Вот проспект Вернадского… вот его дом… его подъезд… его
Но дверь открыл незнакомый ей человек.
– Я к Сергею, – выпалила она по инерции радостно.
– А его нет, – ответил незнакомец.
– К-как нет? – испугалась Галина.
– Да вы не волнуйтесь, он только что звонил. А вы, наверное, и есть – Гал'a?.. Хорошенькая, – оценил он. – Раздевайтесь.
Она вошла чужаком в прихожую. В квартире было накурено и людно. Она никого здесь не знала. Народ был по виду богемный, одетый небрежно, в основном в джинсово-кожаные одежды (красивые женщины в каких-то немыслимо эффектных украшениях), но в этой небрежности и был особый артистический шик. Ее старательная элегантность выглядела здесь чужеродной, как и она сама.
Стол был уставлен бутылками и кое-какой едой. Все шумно пили и ели, что-то обсуждали. В комнате стояла плотная дымовая завеса, и свежий воздух, врывавшийся в открытые форточки, не успевал разбавлять ее ядовитые пары.
Галина села в стороне, с ней никто не заговаривал, на душе становилось холодно и тоскливо.
Тот, кто открыл ей дверь, режиссер-документалист Женя, – высоченный, с большими залысинами и бородой – догадался принести ей полстакана красного вина с бутербродом.
– Ешьте. А то у нас тут самообслуживание. Без приглашений.

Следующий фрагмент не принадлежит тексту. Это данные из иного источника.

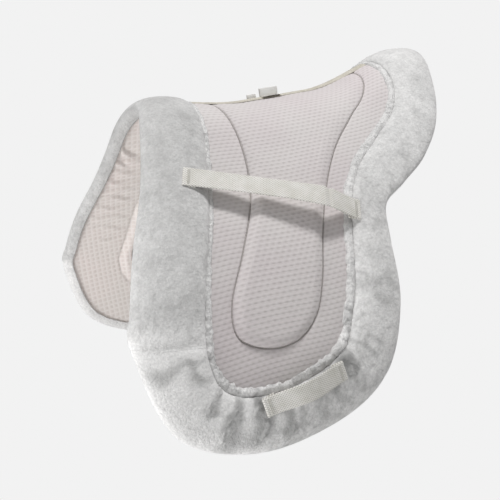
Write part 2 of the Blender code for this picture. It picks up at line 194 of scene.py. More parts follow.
# Round the pad, as (station, value) pairs from the front of the spine to its rear
welt_reach = [(0, 0.002), (3.5, 0.002), (5.3, 0.007), (9, 0.008), (15, 0.009), (17, 0.004)]
welt_unrest = [(0, 0.4), (4, 0.5), (5, 1.0), (9, 1.0), (10.5, 0.6), (17, 0.4)]
fold_heights = [
    (0, 0.0004), (3.5, 0.0010), (4.9, 0.0025), (5.3, 0.0140), (8.5, 0.0120), (9.5, 0.0085),
    (11, 0.0040), (13, 0.0020), (15, 0.0026), (17, 0.0014),
]
furrow_depths = [(0, 0), (4.6, 0), (5.2, 0.0048), (9, 0.0044), (10, 0.0016), (12, 0), (17, 0)]
roughness = [(0, 0.5), (3, 0.65), (4.5, 0.85), (5.3, 1.55), (9, 1.55), (11, 1.1), (14, 0.9), (17, 0.6)]
# Painted light and shade of the fleece round the pad: bright at the lower front, where the side lights
# fall, and dark under the bottom, turned away from them
painted_light_tones = [
    (0, 0.44), (2, 0.48), (4.6, 0.52), (5.2, 1.00), (6.4, 0.90), (7.4, 0.30), (8.6, 0.28),
    (9.4, 0.52), (10, 0.58), (12, 0.46), (14, 0.54), (17, 0.66),
]

# Pattern: stations round the pad, as in the model
stations = np.array([
    ((-0.110, 0.000), (-0.150, 0.000), (-0.232, 0.000)),
    ((-0.111, 0.080), (-0.160, 0.088), (-0.257, 0.100)),
    ((-0.118, 0.155), (-0.182, 0.168), (-0.286, 0.185)),
    ((-0.140, 0.230), (-0.211, 0.252), (-0.323, 0.268)),
    ((-0.182, 0.305), (-0.245, 0.332), (-0.351, 0.342)),
    ((-0.221, 0.368), (-0.267, 0.409), (-0.363, 0.390)),
    ((-0.226, 0.412), (-0.259, 0.466), (-0.333, 0.510)),
    ((-0.190, 0.436), (-0.205, 0.489), (-0.225, 0.572)),
    ((-0.145, 0.435), (-0.140, 0.482), (-0.115, 0.565)),
    ((-0.108, 0.408), (-0.082, 0.452), (-0.020, 0.519)),
    ((-0.083, 0.362), (-0.048, 0.388), (0.026, 0.427)),
    ((-0.057, 0.300), (-0.020, 0.312), (0.043, 0.335)),
    ((-0.020, 0.235), (0.012, 0.247), (0.063, 0.280)),
    ((0.030, 0.168), (0.055, 0.197), (0.115, 0.254)),
    ((0.085, 0.118), (0.108, 0.160), (0.175, 0.228)),
    ((0.133, 0.084), (0.160, 0.128), (0.234, 0.180)),
    ((0.160, 0.048), (0.194, 0.082), (0.277, 0.103)),
    ((0.168, 0.000), (0.204, 0.000), (0.300, 0.000)),
])
CENTRE, PANEL, OUTER = 0, 1, 2
last_station = len(stations) - 1
front_roll_end, lower_border_end = 5, 9
tip_start, tip_end = 6.5, 10.5  # of the centre pad
roll_heights = [
    (0, front_roll_height), (front_roll_end - 0.1, front_roll_height),
    (front_roll_end + 0.4, lower_border_height), (lower_border_end - 0.4, lower_border_height),
    (lower_border_end + 0.4, rear_roll_height), (last_station, rear_roll_height),
]
rolls = [
    ("front_roll", 0, front_roll_end, front_roll_height),
    ("lower_border", front_roll_end, lower_border_end, lower_border_height),
    ("rear_roll", lower_border_end, last_station, rear_roll_height),
]
seam_pinches = [(front_roll_end, 0.24), (lower_border_end, 0.12)]


# Draped form and pattern lines

def smooth_step(value):
    value = np.clip(value, 0.0, 1.0)
    return value * value * (3 - 2 * value)


def bell(value):
    """1 at nothing, and fading away on both sides within about 2."""
    return np.exp(-(value**2))


def unit(vectors):
    """The same directions, one long."""
    return vectors / np.linalg.norm(vectors, axis=-1, keepdims=True)


def crest_height(x):
    """Rise of the ridge to the withers in front and to the saddle's rear."""
    return sum(height * smooth_step((x - start) / (end - start)) for height, start, end in ridge_rises)


def place(x, v, n, side):
    """Pattern points on the draped form; side is -1 for left, +1 for right."""
    x, v, n = np.broadcast_arrays(x, v, n)
    sine = math.sin(flank_angle)
    crest = crest_height(x)
    radius = (apex_height - crest) * sine / (1 - sine)
    turn = math.pi / 2 - flank_angle
    angle = v / radius
    slope = v - radius * turn + radius / math.tan(flank_angle)
    straight = np.minimum(slope, flank_straight)
    lean = flank_angle - (slope - straight) / flank_curve_radius
    y = straight * sine + flank_curve_radius * (np.cos(lean) - math.cos(flank_angle))
    z = apex_height - straight * math.cos(flank_angle)
    z = z - flank_curve_radius * (sine - np.sin(lean))
    on_ridge = v < radius * turn
    y = np.where(on_ridge, (radius + n) * np.sin(angle), y + n * np.cos(lean))
    z = np.where(on_ridge, crest - radius + (radius + n) * np.cos(angle), z + n * np.sin(lean))
    return np.stack([x, side * y, z], axis=-1)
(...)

– Скажите, а Сергей… когда он придет?
– Скоро придет, не переживайте. А вы в Питере все такие скучные?
– А где он? – снова спросила Галина, не отвечая на глупый вопрос.
– А ч-черт его знает! – смачно дохнул вином режиссер-документалист. – Вечно он так: назовет гостей, а сам… – Женя сделал неопределенный жест и снова отошел к пирующим.
Галина не знала, что предпринять. Она бы встала и ушла (в ночь, на вокзал, на поезд, в Ленинград!), но ей было мучительно неловко привлекать к себе внимание, и она тупо сидела в уголке, листала какие-то альбомы, делая вид глубокой заинтересованности.
На конец в одиннадцать вечера вошел веселый (и в смысле навеселе тоже) хозяин дома с новыми гостями. Он сразу направился к Галине и поцеловал ее.
– Тебя не обижала эта пьяная сволочь? – спросил он, указывая на гостей, как всегда, ласково улыбаясь.
Она хотела сказать: «Меня обидел ты», – но промолчала.
– Как я рад! – сказал Сергей, не замечая ее подавленности. – Ты надолго?
– Нет, завтра вечером я должна… у меня экзамен второго.
– О, у нас куча времени! – воскликнул он, не дослушав. – Старички! – обратился он к гостям. – Допиваем, что можем, и едем к цыганам!
Экзотическая идея породила радостный вопль и возбудила всех невероятно. Кто-то допивал вино, кто-то уже складывал непочатые бутылки, кто-то заворачивал еду. Компания возбужденно шумела, натягивая на себя шубы и сапоги, не особо веря, что их действительно может ожидать подобное развлечение в двадцатом веке.